To the Editor: In response to the comments (4, 5) on our Point-Counterpoint debate (3), we point out that if there is action potential failure, there is no subsequent contraction whatsoever, and so it is untenable to argue, as Lindinger does (4), that some relatively minor inhibition of muscle performance is too big a price to pay to keep the whole E-C coupling process working. Yes, we fully agree with Sahlin (5) and Tupling (4) that an increase in intracellular acidity does have some downsides, slowing muscle relaxation to some degree. But we think that when a lion is chasing you, it is far better to have a small reduction in muscle performance than to have action-potential failure, such that your muscles fail to activate and you collapse in front of the lion! Clearly, lactic acid accumulation is a distinct “advantage” if it keeps your muscles working.
Sahlin's comment (5) that activation failure is rarely seen in humans during voluntary exercise misses the point that is “rarely seen” for the very reason that the intracellular acidity is helping keep the action potential propagating in adverse circumstances and hence helping prevent “activation failure” from occurring. These adverse circumstances would be anything that hinders action potential propagation directly or indirectly, such as membrane depolarization by any cause (be it increased local extracellular [K+], decreased Na-pump function, opening or closure of various ion channels), or increased intracellular [Na+]. No one seriously questions that fibers deep in human muscles in vivo, like animal muscle fibers in vitro, have a membrane potential, are activated by action potentials, and have an appreciable chloride conductance that is reduced by intracellular acidity. So surely then, without unequivocal proof to the contrary, one must expect that intracellular acidity will definitely be helping action potential propagation in human muscle in vivo too.
Concerning Tupling's other point, recent results show that low-frequency fatigue is not caused by small increases in basal intracellular [Ca2+] but instead by large transient rises in local [Ca2+] near the triad junctions (7).
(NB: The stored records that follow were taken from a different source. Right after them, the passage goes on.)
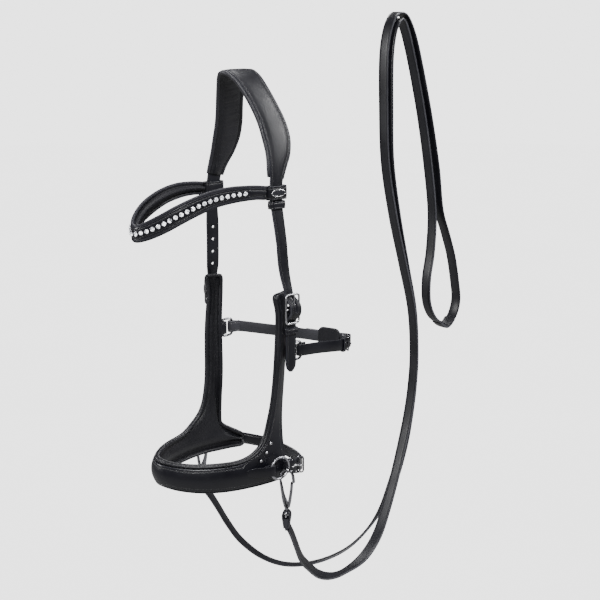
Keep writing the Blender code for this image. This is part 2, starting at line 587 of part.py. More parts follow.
def snap_hook(word, side):
    shape = [(0, -484), (-1.8, -480), (-3.2, -474), (-4.4, -466), (-5.8, -457), (-6.9, -450),
             (-7.2, -444.5),
             (-6.5, -441), (-4.6, -438.4), (-2, -437), (1, -436.8), (4, -438), (6.3, -440.6), (7.4, -444),
             (7.9, -447.6), (8.6, -451)]
    path = [hook_point(side, t, z) for t, z in shape]
    thick = [1.5, 1.5, 1.45] + [HOOK_WIRE] * 11 + [1.5, 0.7]
    across = Vector(hook_point(side, 0, 0, 1)) - Vector(hook_point(side, 0, 0))
    sweep("snap_hook_" + word, path, across, lambda i: disc(thick[i], 6), STEEL, square=True,
          origin=hook_point(side, 0, -486))
    gate = [(2.6, -480.4), (3.6, -476), (4.9, -468), (6, -460), (6.6, -454.4)]
    path = [hook_point(side, t, z) for t, z in gate]
    sweep("hook_gate_" + word, path, across, lambda i: disc([1.3, 1.2, 1.1, 1.1, 1.0][i], 6), STEEL,
          square=True,
          origin=hook_point(side, 2.6, -480.4))
    # the swivel eye under the hook lies across it, so the rein's end is seen edge on from the hook's side
    ring = [(0, -486.6), (3.6, -487), (5.6, -488.4), (6.2, -490.6), (5.4, -492.6), (0, -493.4),
            (-5.4, -492.6),
            (-6.2, -490.6), (-5.6, -488.4), (-3.6, -487)]
    path = [hook_point(side, 0, z, out) for out, z in ring]
    turn = Vector(hook_point(side, 1, 0)) - Vector(hook_point(side, 0, 0))
    sweep("hook_eye_" + word, path, turn, disc(1.1, 6), STEEL, closed=True, square=True,
          origin=hook_point(side, 0, -486))
    wrap = [(-1.3, -505), (-2, -500), (-2.9, -495.4), (-3, -492.6), (-2.1, -490.2), (0, -489.2),
            (2.1, -490.2),
            (3, -492.6), (2.9, -495.4), (2, -500), (1.3, -505)]
    path = [hook_point(side, t, z) for t, z in wrap]
    sweep("rein_end_" + word, path, across, rounded(8, 1.8, 0.4), BLACK, square=True)


def rein_across(line, side):
    """A rein hangs edge on under its hook and turns flat across the horse as it rises."""
    found = []
    for i in range(len(line)):
        t = max(0.0, min(1.0, i / (len(line) * 0.26) - 0.15))
        found.append(Vector((0.66, -0.75, 0)) * (1 - t) * side + Vector((1, 0, 0)) * t * side)
    return found


def reins():
    for name, points, side in (("rein_near", NEAR_REIN, 1), ("rein_far", FAR_REIN, -1)):
        line = [Vector(p) for p in spline(points, 58)]
        turn = rein_across(line, side)
        sweep(name, line, lambda i, turn=turn: turn[i], rounded(REIN_W, REIN_T, 0.9), BLACK, square=True)
    join = [(0, 344.6, -349), (0, 344.4, -345), (0, 344.2, -341)]
    sweep("rein_join", join, (1, 0, 0), rounded(17, 5, 1), BLACK)


def build():
    clear_scene()
    headpiece()
    crown_pad()
    browband()
    browband_loops()
    noseband()
    studs()
    for word, side in (("near", 1), ("far", -1)):
        cheek_buckle(word, side)
        cheek_keeper(word, side)
        d_ring(word, side)
        side_ring(word, side)
        snap_hook(word, side)
    throat_strap()
    chin_strap()
    reins()


build()
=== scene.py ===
"""A bitless riding bridle in black padded leather, with steel fittings and clear stones on its browband.
Tables are in millimetres: +X is the horse's left (near) side, -Y its nose, +Z up, and the crown rests on the
poll at the origin."""

from math import cos, pi, radians, sin, sqrt

import bmesh
import bpy
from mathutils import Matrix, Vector


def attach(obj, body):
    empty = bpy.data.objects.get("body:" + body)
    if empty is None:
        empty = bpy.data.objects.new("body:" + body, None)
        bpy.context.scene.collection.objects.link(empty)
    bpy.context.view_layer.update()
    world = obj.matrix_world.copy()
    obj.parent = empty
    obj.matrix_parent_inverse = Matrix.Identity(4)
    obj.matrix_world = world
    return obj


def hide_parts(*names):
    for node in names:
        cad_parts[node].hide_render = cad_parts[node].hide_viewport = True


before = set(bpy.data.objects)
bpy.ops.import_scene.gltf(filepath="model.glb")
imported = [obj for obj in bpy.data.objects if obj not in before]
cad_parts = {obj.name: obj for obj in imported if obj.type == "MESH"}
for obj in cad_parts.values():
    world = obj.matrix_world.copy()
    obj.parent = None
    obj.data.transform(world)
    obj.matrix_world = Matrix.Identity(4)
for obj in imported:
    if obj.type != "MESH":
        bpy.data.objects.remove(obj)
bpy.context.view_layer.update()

MM = 0.001
LEAN = 0.065          # the crown hangs a little low on the far side
FAR_DROP = 6.0        # the far cheek buckle hangs this much lower
FAR_TRIM = 4.2        # the far cheek is this much narrower behind
BUCKLE_Z = -249.0
RING_R, RING_WIRE, HOOK_WIRE = 12.7, 1.4, 1.7
REIN_W, REIN_T = 16.0, 3.4
ROOT = "headstall"
SIDES = (("near", 1), ("far", -1))
UP = (0, 0, 1)
VIEW_TURN, VIEW_RISE, VIEW_ANGLE = 50, 14, 30          # degrees round from the nose, up, and across the lens
VIEW_AIM, VIEW_DISTANCE, LIT_AIM = (0, 0.090, -0.2655), 1.344, (0, 0.09, -0.25)          # metres
GLOW, FLOOR_R, FLOOR_Z = 3.0, 9, -1.0
FAR_IN = 9.0          # a point well inside any leather edge, or not on leather
SHARP = 38            # edges turned by more degrees than this stay crisp
BADGE_SIDES = 48
BUCKLE_Y, THROAT_Z = 14.8, -302

# Headpiece centre line from the poll down the near side: x, y, z, width
HEAD = [
    (0, 0, 6.8, 41), (5.5, 0.8, 5.8, 39.6), (11, 2.2, 2.4, 37.6), (16.5, 4.2, -3, 35.8),
    (22.5, 6.8, -11.7, 34.4), (29, 10.3, -23.6, 33.8), (35.2, 14, -37, 34.2), (41, 17, -51, 35.6),
    (46.5, 18, -65.5, 36), (51, 16.4, -79, 32.4), (54.4, 12.8, -91.5, 26.3), (56.4, 9.7, -102.5, 22.2),
    (57.4, 7.9, -112, 19.8), (58, 6.9, -119, 18), (58.8, 6.4, -130, 16.2), (60.4, 6.3, -141, 15),
    (62.6, 8, -160, 14.2), (65, 9.8, -182, 13.8), (68, 11.6, -206, 13.8), (70.6, 12.9, -220, 13.4),
    (72.4, 13.5, -228, 13), (73.5, 13.9, -234.8, 13), (77.6, 14.4, -239.6, 13), (82.3, 14.6, -244.6, 13),
    (82.3, 14.8, -253.2, 13), (77.8, 15, -258.2, 13.4), (73.6, 15, -263, 13.8), (73.5, 15, -276, 13.8),
    (73.4, 15, -300, 13.8), (73.3, 15, -313, 13.8), (73.2, 15, -318.5, 10.5), (73.1, 15, -322, 4)]
PAD_STATIONS = 13
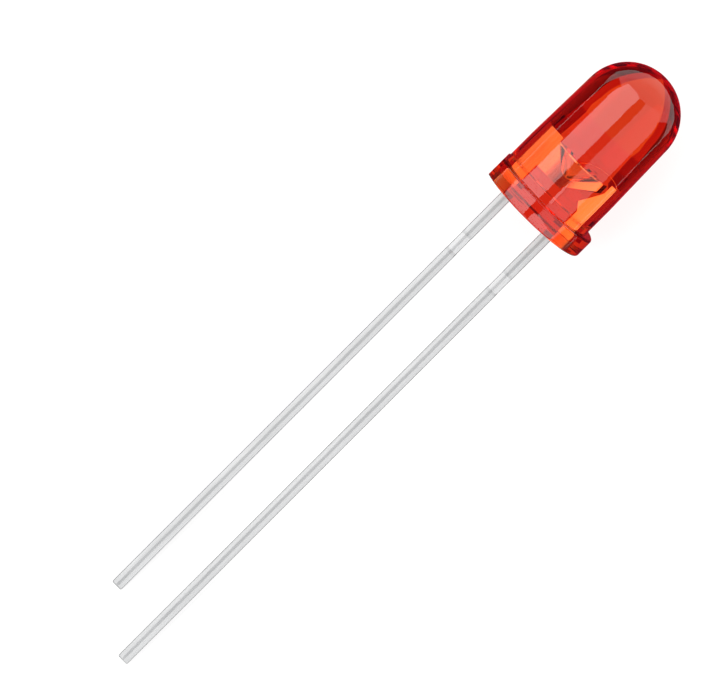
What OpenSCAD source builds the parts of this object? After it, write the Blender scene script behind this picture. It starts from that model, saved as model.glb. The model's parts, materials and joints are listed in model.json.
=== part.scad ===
// Through hole LED with a round, clear red 5 mm lens and two long uncut leads, in millimetres.
//
// The LED lies on a flat surface as it comes to rest, on the lower edge of its flange and on both
// lead tips. +Z is up, +X points to the dome, +Y is the cathode's side, and the origin is on the
// surface under the middle of the part.
//
// Each piece is drawn in the LED's own frame and then laid down by lie(). In that frame z is the
// lens's axis, with the flange's underside at 0 and the leads below it, x points to the cathode
// and y is the normal of the plane that both leads lie in.

/* [Lens] */
// Diameter of the flange
flange_d = 5.7; // [5.65:0.05:6.2]
// Height of the flange
flange_h = 1; // [0.8:0.05:1.4]
// Depth of the flat that marks the cathode, from the flange's rim
flat_cut = 0.33; // [0.1:0.01:0.35]
// Rounding of the flange's two rims
edge_r = 0.12; // [0.05:0.01:0.2]
// Diameter of the barrel above the flange
barrel_d = 4.9; // [4.8:0.01:5]
// Rounding of the corner between the flange and the barrel
root_r = 0.05; // [0.03:0.01:0.15]
// Height of the barrel's straight stretch, above that rounding
land_h = 1.5; // [1:0.1:2]
// Height of the barrel's tapered stretch
taper_h = 3.61; // [3:0.01:4.5]
// Diameter of the dome, and of the barrel where they meet
dome_d = 4.73; // [4.6:0.01:4.8]

/* [Leads] */
// Distance between the two leads' centres
pitch = 2.54; // [2.4:0.01:2.7]
// Width of a lead
lead_w = 0.55; // [0.45:0.01:0.6]
// Thickness of the sheet that both leads are stamped from
sheet_t = 0.5; // [0.4:0.01:0.55]
// How far a lead's two broad faces bulge in their middle
crown = 0.03; // [0.02:0.005:0.05]
// Length of the cathode's lead, which is the short one
cathode_l = 25.2; // [20:0.1:30]
// How much longer the anode's lead is
anode_more = 2.2; // [1:0.1:3]
// Distance from the flange to the stretch where the tie bar was trimmed off
tie_z = 2.8; // [2:0.05:4]
// Length of the trimmed stretch
tie_l = 0.95; // [0.8:0.01:1.5]
// How much the trimming took off each face there
tie_cut = 0.01; // [0.01:0.005:0.04]

/* [Cathode in the lens] */
// Height above the flange's underside at which both leads become flat sheet
sheet_z = 0.35; // [0.2:0.05:0.6]
// Width of the cathode's shank in the lens
shank_w = 0.64; // [0.58:0.01:0.7]
// Height of the anvil's lower edge
anvil_z = 1.8; // [1.6:0.01:1.9]
// Height of the anvil's top edge and of the cup's rim
rim_z = 3.25; // [3.2:0.01:3.4]
// How far the shank's ear stands above the rim
ear_h = 0.23; // [0.1:0.01:0.3]
// How far the anvil's foot reaches past the lens's axis
foot_x = 0.13; // [0.05:0.01:0.2]
// Height of the foot's upright end
foot_h = 0.14; // [0.1:0.01:0.3]
// Height of the nose's upright end, below the rim
nose_h = 0.43; // [0.3:0.01:0.5]
// Gap between the nose and the anode's post
nose_gap = 0.24; // [0.2:0.01:0.35]

/* [Cup] */
// Outer diameter of the cup's head
cup_d = 1.8; // [1.6:0.01:1.8]
// Height of the head's straight side
cup_h = 0.06; // [0.05:0.01:0.1]
// Height at which the head begins to stand out from the sheet
cup_foot_z = 2.3; // [2.2:0.01:2.4]
// Wall of the cup at its rim
cup_wall = 0.25; // [0.2:0.01:0.3]
// Diameter of the cup's floor
floor_d = 0.62; // [0.58:0.01:0.7]
// Depth of the cup
cup_depth = 0.4; // [0.35:0.01:0.45]

/* [Anode in the lens] */
// Height of the anode's post
post_z = 3.49; // [3.4:0.01:3.6]
// Width of the post at its top
post_w = 0.29; // [0.25:0.01:0.35]
// Height at which the post's narrow top begins
neck_z = 3; // [2.9:0.01:3.1]
// Height at which the post's barb begins to stand out
barb_foot_z = 1.58; // [1.5:0.01:1.7]
// Height of the barb's point
barb_z = 1.97; // [1.9:0.01:2.1]
// How far the barb stands out from the lead's inner side
barb_out = 0.22; // [0.15:0.01:0.25]

/* [Chip and wire] */
// Side of the square chip
chip_w = 0.28; // [0.24:0.01:0.32]
// Height of the chip
chip_h = 0.25; // [0.2:0.01:0.3]
// Thickness of the adhesive under the chip
glue_t = 0.03; // [0.02:0.005:0.04]
// How far the adhesive climbs the chip's sides
glue_climb = 0.04; // [0.02:0.01:0.06]
// Diameter of the adhesive's spread
glue_d = 0.5; // [0.46:0.01:0.54]
// Diameter of the bond wire
wire_d = 0.03; // [0.025:0.005:0.04]
// Diameter of the wire's ball and of its stitch
ball_d = 0.09; // [0.08:0.01:0.12]
// Height of the ball
ball_h = 0.05; // [0.04:0.01:0.06]
// How high the wire's loop stands over the straight line between its ends
wire_loop = 0.35; // [0.25:0.01:0.45]

/* [Hidden] */
$fn = 96;

epoxy_red = [0.87, 0.13, 0.1, 0.55];
tin = [0.82, 0.83, 0.84];
die_grey = [0.35, 0.33, 0.36];
glue_silver = [0.75, 0.75, 0.74];
gold = [0.95, 0.75, 0.3];

over = 0.1; // how far a cutting shape runs past what it cuts

// Lens
flange_r = flange_d / 2;
barrel_r = barrel_d / 2;
dome_r = dome_d / 2;
flat_x = flange_r - flat_cut;
land_z = flange_h + root_r;
taper_z = land_z + land_h;
dome_z = taper_z + taper_h;

// Leads
anode_l = cathode_l + anode_more;
lead_x = pitch / 2;
lead_out_x = lead_x + lead_w / 2;
lead_in_x = lead_x - lead_w / 2;
crown_r = (pow(lead_w / 2, 2) + crown * crown) / (2 * crown);
shank_in_x = lead_out_x - shank_w;
post_in_x = lead_out_x - post_w;
nose_x = post_in_x - nose_gap;

// Chip and wire
cup_floor_z = rim_z - cup_depth;
chip_z = cup_floor_z + glue_t;
ball_z = chip_z + chip_h;

// The wire is an arc in x and z, from inside its ball to inside its stitch on the post.
wire_from = [0, ball_z + ball_h / 2];
wire_to = [post_w / 2 - lead_out_x, post_z + wire_d / 2];
span = wire_to - wire_from;
loop_r = (pow(norm(span) / 2, 2) + wire_loop * wire_loop) / (2 * wire_loop);
loop_c = (wire_from + wire_to) / 2 - [span[1], -span[0]] / norm(span) * (loop_r - wire_loop);
loop_start = atan2(wire_from[1] - loop_c[1], wire_from[0] - loop_c[0]);
loop_turn = 2 * asin(norm(span) / 2 / loop_r);

// Rest. The surface's upward normal, in the LED's frame, runs along [-lean, steep, 1]. The lean
// brings both tips down to the surface, and the steepness brings the flange's edge down to it.
lean = anode_more / pitch;

// How far a lead's section reaches from its centre, roll degrees away from its broad face.
function lead_reach(roll) =
    roll < asin(lead_w / 2 / crown_r)
        ? crown_r - (crown_r - sheet_t / 2) * cos(roll)
        : lead_w / 2 * sin(roll) + (sheet_t / 2 - crown) * cos(roll);

// How much lower the flange reaches than the tips, for a steepness. It rises with it.
function flange_drop(steep) =
    let (s = norm([lean, steep]))
    (flange_r - edge_r) * s + edge_r * (norm([s, 1]) - 1)
        - cathode_l - lean * lead_x - s * lead_reach(atan2(lean, steep));

// The steepness between lo and hi where that is nothing, by halving the span n times.
function find_steep(lo, hi, n) =
    let (mid = (lo + hi) / 2)
    n == 0 ? mid : flange_drop(mid) > 0 ? find_steep(lo, mid, n - 1) : find_steep(mid, hi, n - 1);

function unit(v) = v / norm(v);

// The row's Z, X and Y directions, in the LED's frame. Y stays square to the lens's axis.
up = unit([-lean, find_steep(1, 100, 40), 1]);
ahead = unit([0, 0, 1] - up * up[2]);
side = cross(up, ahead);

// How far the part reaches down, to the dome, to the tips, to the flat and away from the flat.
low = up[2] * edge_r - (flange_r - edge_r) * norm([up[0], up[1]]) - edge_r;
front = ahead[2] * dome_z + dome_r;
back = -ahead[0] * lead_out_x - ahead[2] * anode_l - abs(ahead[1]) * (sheet_t / 2 - crown);
left = side[0] * flat_x + side[1] * sqrt(pow(flange_r, 2) - pow(flat_x, 2));
right = -flange_r;

// Lays a piece down on the surface, with the part's middle over the origin.
module lie() {
    multmatrix([
        [ahead[0], ahead[1], ahead[2], -(front + back) / 2],
        [side[0], side[1], side[2], -(left + right) / 2],
        [up[0], up[1], up[2], -low],
        [0, 0, 0, 1]
    ]) children();
}

// Stands an outline drawn in x and z upright, t thick, with its middle in the leads' plane.
module sheet(t) {
    rotate([90, 0, 0]) linear_extrude(t, center = true) children();
}

// Outline of half the flange, with both rims rounded.
module flange_half() {
    square([flange_r - edge_r, flange_h]);
    translate([0, edge_r]) square([flange_r, flange_h - 2 * edge_r]);
    for (z = [edge_r, flange_h - edge_r]) translate([flange_r - edge_r, z]) circle(edge_r);
}

// Outline of half the barrel, down to its rounded root on the flange.
module barrel_half() {
    polygon([[0, 0], [barrel_r, 0], [barrel_r, taper_z], [dome_r, dome_z], [0, dome_z]]);
    difference() {
        translate([0, edge_r]) square([barrel_r + root_r, land_z - edge_r]);
        translate([barrel_r + root_r, land_z]) circle(root_r);
    }
}

module dome_half() {
    translate([0, dome_z]) intersection() {
        circle(dome_r);
        square(dome_r);
    }
}

// Section of a lead, with its broad faces crowned, less what is trimmed off each face.
module lead_section(trim) {
    intersection() {
        square([lead_w - 2 * trim, sheet_t - 2 * trim], center = true);
        translate([0, crown_r - sheet_t / 2 + trim]) circle(crown_r);
        translate([0, sheet_t / 2 - trim - crown_r]) circle(crown_r);
    }
}

// The part of a lead that is wire, from its cut end up into the flange: plain, trimmed, plain.
module wire_lead(x, length) {
    tie_low = -tie_z - tie_l;
    for (run = [[-length, tie_low, 0], [tie_low, -tie_z, tie_cut], [-tie_z, sheet_z, 0]])
        translate([x, 0, run[0]]) linear_extrude(run[1] - run[0]) lead_section(run[2]);
}

// The cathode's flat sheet: the shank with its ear, and the anvil that carries the cup.
module anvil_sheet() {
    sheet(sheet_t) polygon([
        [lead_out_x, sheet_z],
        [lead_out_x, rim_z + ear_h],
        [shank_in_x, rim_z + ear_h],
        [shank_in_x, rim_z],
        [-nose_x, rim_z],
        [-nose_x, rim_z - nose_h],
        [-foot_x, anvil_z + foot_h],
        [-foot_x, anvil_z],
        [shank_in_x, anvil_z],
        [shank_in_x, sheet_z]
    ]);
}

// Head of the cup, which narrows down into the anvil's sheet.
module cup_head() {
    side_z = rim_z - cup_h;
    translate([0, 0, side_z]) cylinder(h = cup_h, d = cup_d);
    translate([0, 0, cup_foot_z]) cylinder(h = side_z - cup_foot_z, d1 = sheet_t, d2 = cup_d);
}

module cup_recess() {
    mouth_d = cup_d - 2 * cup_wall;
    flare = (mouth_d - floor_d) / cup_depth; // how much wider it gets for each unit of height
    translate([0, 0, cup_floor_z])
        cylinder(h = cup_depth + over, d1 = floor_d, d2 = mouth_d + flare * over);
}

module cathode_shape() {
    difference() {
        union() {
            wire_lead(lead_x, cathode_l);
            anvil_sheet();
            cup_head();
        }
        cup_recess();
    }
}

module anode_shape() {
    wire_lead(-lead_x, anode_l);
    sheet(sheet_t) polygon([
        [-lead_out_x, sheet_z],
        [-lead_in_x, sheet_z],
        [-lead_in_x, barb_foot_z],
        [-lead_in_x + barb_out, barb_z],
        [-post_in_x, neck_z],
        [-post_in_x, post_z],
        [-lead_out_x, post_z]
    ]);
}

module chip_shape() {
    translate([-chip_w / 2, -chip_w / 2, chip_z]) cube([chip_w, chip_w, chip_h]);
}

module adhesive_shape() {
    difference() {
        translate([0, 0, cup_floor_z])
            cylinder(h = glue_t + glue_climb, d1 = glue_d, d2 = chip_w * sqrt(2));
        chip_shape();
    }
}

module wire_shape() {
    translate([0, 0, ball_z]) cylinder(h = ball_h, d = ball_d);
    translate([wire_to[0], 0, post_z]) cylinder(h = wire_d, d = ball_d);
    translate([loop_c[0], 0, loop_c[1]])
        rotate([90, 0, 0])
            rotate([0, 0, loop_start])
                rotate_extrude(angle = loop_turn) translate([loop_r, 0]) circle(d = wire_d);
}

module lens() {
    color(epoxy_red) lie() difference() {
        rotate_extrude() {
            flange_half();
            barrel_half();
            dome_half();
        }
        translate([flat_x, -flange_r, -over]) cube([flange_r, flange_d, flange_h + over]);
        cathode_shape();
        anode_shape();
        chip_shape();
        adhesive_shape();
        wire_shape();
    }
}

module cathode_lead() {
    color(tin) lie() cathode_shape();
}

module anode_lead() {
    color(tin) lie() anode_shape();
}

module led_chip() {
    color(die_grey) lie() chip_shape();
}

module chip_adhesive() {
    color(glue_silver) lie() adhesive_shape();
}

module bond_wire() {
    color(gold) lie() wire_shape();
}

lens();
cathode_lead();
anode_lead();
led_chip();
chip_adhesive();
bond_wire();
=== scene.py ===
"""Looks of a through hole LED with a clear red 5 mm lens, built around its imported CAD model.

The object is drawn in the LED's own frame, in metres: z is the lens's axis, with the flange's
underside at 0 and the leads below it, x points to the cathode, and y is the normal of the plane
that both leads lie in. LED_FRAME takes that frame to where the part lies in the row's frame.
"""

import json
import math

import bmesh
import bpy
from mathutils import Matrix, Vector

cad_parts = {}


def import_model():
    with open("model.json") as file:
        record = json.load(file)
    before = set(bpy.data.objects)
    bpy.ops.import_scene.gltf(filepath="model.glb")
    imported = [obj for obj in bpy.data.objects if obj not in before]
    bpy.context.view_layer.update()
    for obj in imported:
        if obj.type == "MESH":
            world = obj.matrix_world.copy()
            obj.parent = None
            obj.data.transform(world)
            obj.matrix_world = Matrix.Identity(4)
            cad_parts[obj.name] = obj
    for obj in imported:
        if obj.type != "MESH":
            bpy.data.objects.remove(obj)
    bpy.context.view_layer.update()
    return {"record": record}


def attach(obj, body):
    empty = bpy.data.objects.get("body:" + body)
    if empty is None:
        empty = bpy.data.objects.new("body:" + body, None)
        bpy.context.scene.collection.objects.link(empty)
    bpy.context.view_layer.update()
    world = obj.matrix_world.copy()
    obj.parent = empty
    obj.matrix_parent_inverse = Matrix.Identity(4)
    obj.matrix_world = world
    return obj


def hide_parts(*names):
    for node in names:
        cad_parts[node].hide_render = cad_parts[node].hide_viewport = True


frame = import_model()

MM = 0.001
TAU = 2 * math.pi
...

Consequently, as we discussed previously (3), the rise in basal [Ca2+] at acid pH would be beneficial for force production, not deleterious.
Just as we said concerning Juel's study (2), the recent report (8) that exogenous lactic acid fails to slow the onset of fatigue in whole muscles stimulated in vitro simply reflects their finding that lack of tissue oxygenation makes whole muscle fatigue prematurely. Hence, this was not a test of whether intracellular acidity helps maintain excitability when a muscle is pushed hard. If testing a new wing design to enable a plane to fly at high altitude in thinner air, you wouldn't give it a fuel line constriction and then conclude from the poor performance that the wing design was no good.
Finally, readers should not be distracted by the Editor's headline in the Science commentary (1) on our article (6). There is no claim that lactic acid increases muscle performance above the peak level achieved in its absence. The point is that lactic acid has a vital “performance-sustaining” action.